To our knowledge, there are no currently accruing clinical trials evaluating the use of CIRT for breast cancer. As many of the current clinical trials in Europe and Asia focus on traditionally radioresistant or recurrent diseases, breast cancers have been an under-studied disease site. As previously discussed, unresectable or resistant breast cancers remains a valid option for further clinical trials with CIRT. Additionally, trials using CIRT can be designed similar to already accruing proton trials. Loma Linda is currently investigating proton beam therapy for partial breast irradiation (NCT01310530). Additionally, the University of Florida is investigating the use of proton therapy for lymph node irradiation in breast cancer (NCT01365845). Given the advantages of particle therapy in reducing normal tissue does for lymph node irradiation or partial breast irradiation, these are reasonable areas to design a small phase II trial investigating CIRT. Future trials can also investigate the use of CIRT compared to proton or photon therapy, similar to the current RADCOMP trial (NCT02603341), which is comparing proton and photon irradiation for locally advanced breast cancers.

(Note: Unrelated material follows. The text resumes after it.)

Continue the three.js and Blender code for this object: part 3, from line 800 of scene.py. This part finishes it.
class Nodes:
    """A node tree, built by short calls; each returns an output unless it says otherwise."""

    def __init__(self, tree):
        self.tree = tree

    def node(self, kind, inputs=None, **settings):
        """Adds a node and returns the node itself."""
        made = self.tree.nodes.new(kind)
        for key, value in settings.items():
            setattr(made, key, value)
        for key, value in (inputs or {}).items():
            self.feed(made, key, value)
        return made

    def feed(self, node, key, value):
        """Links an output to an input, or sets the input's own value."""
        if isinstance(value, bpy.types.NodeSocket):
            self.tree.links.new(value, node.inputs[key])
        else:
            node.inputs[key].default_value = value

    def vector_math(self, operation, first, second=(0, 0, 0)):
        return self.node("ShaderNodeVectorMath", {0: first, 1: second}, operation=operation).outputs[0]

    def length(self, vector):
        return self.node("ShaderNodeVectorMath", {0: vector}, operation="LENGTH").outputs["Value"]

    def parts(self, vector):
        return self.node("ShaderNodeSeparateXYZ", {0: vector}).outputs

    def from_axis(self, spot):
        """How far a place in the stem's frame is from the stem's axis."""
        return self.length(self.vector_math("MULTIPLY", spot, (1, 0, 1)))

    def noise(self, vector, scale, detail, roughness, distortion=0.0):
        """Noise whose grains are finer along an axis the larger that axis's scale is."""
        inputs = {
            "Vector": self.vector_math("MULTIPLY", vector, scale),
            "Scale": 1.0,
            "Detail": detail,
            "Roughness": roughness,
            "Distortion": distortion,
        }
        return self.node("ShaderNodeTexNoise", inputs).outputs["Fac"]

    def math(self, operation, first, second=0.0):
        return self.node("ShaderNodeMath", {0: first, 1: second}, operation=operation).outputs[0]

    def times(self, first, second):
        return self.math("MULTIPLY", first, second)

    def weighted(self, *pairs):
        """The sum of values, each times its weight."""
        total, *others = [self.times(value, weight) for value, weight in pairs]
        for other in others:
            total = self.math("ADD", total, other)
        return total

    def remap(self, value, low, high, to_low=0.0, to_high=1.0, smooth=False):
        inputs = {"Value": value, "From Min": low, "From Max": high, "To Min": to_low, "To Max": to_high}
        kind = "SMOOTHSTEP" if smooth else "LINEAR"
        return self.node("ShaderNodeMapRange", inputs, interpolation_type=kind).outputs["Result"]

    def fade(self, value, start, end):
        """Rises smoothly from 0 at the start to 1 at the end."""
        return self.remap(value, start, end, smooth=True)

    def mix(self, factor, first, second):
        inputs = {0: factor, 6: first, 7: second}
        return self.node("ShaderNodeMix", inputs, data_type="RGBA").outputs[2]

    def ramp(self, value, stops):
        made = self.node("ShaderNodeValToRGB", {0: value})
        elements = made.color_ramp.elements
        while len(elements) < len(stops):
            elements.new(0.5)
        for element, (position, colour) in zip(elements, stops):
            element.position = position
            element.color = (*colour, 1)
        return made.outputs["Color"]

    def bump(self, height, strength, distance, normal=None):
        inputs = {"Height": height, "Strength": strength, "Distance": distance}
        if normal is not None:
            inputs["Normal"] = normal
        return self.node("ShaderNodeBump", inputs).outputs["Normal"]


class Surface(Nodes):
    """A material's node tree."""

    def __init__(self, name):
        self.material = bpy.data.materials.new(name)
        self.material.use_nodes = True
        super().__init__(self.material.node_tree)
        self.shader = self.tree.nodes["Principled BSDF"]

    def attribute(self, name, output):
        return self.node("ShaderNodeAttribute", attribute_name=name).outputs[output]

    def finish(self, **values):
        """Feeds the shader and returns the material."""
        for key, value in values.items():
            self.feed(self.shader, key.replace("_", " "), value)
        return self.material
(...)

In summary, there remains much to be learned about the potential role of CIRT for early and locally advanced breast cancers. Preliminary results from the first prospective dose escalation trial are promising. Given the higher RBE of CIRT and favorable pathologic outcomes, it is tempting to speculate that some patients may be treated non-surgically in the future with CIRT alone. Further clinical trials will need to be performed to fully investigate the role of CIRT in the setting of early stage breast cancer, including comparisons with prone positioning, accelerated partial breast irradiation, and intraoperative radiotherapy where normal tissue sparing is already generally favorable. CIRT may potentially be used as a boost in the supine setting, or in patients who have tumors close to the chest wall or in other difficult to treat locations. In the locally advanced and post-mastectomy settings, further dosimetric and clinical trials will be needed to investigate the dose delivered to the chest wall and underlying OARs compared to both proton and photon treatments. Given the higher RBE of CIRT, care will need to be taken in planning to minimize high dose deposition at end of the carbon ion range on the ribs, heart, and lungs.
Conclusion
In conclusion, CIRT is an exciting new treatment modality that has several physical and biological advantages that may help increase the therapeutic index for patients with early stage and locally advanced breast cancer. Further trials are needed to define the role of CIRT in the treatment of breast cancer.
Funding
This research did not receive any specific grant from funding agencies in the public, commercial, or not-for-profit sectors.
Footnotes
Conflict of interest DMT has received clinical trial funding from Novocure and publishing fees from Springer. The remaining authors declare that they have no conflict of interest.
Research involving human participants and/or animals This article does not contain any studies with human participants or animals performed by any of the authors.
Informed consent No informed consent was required as part of this manuscript.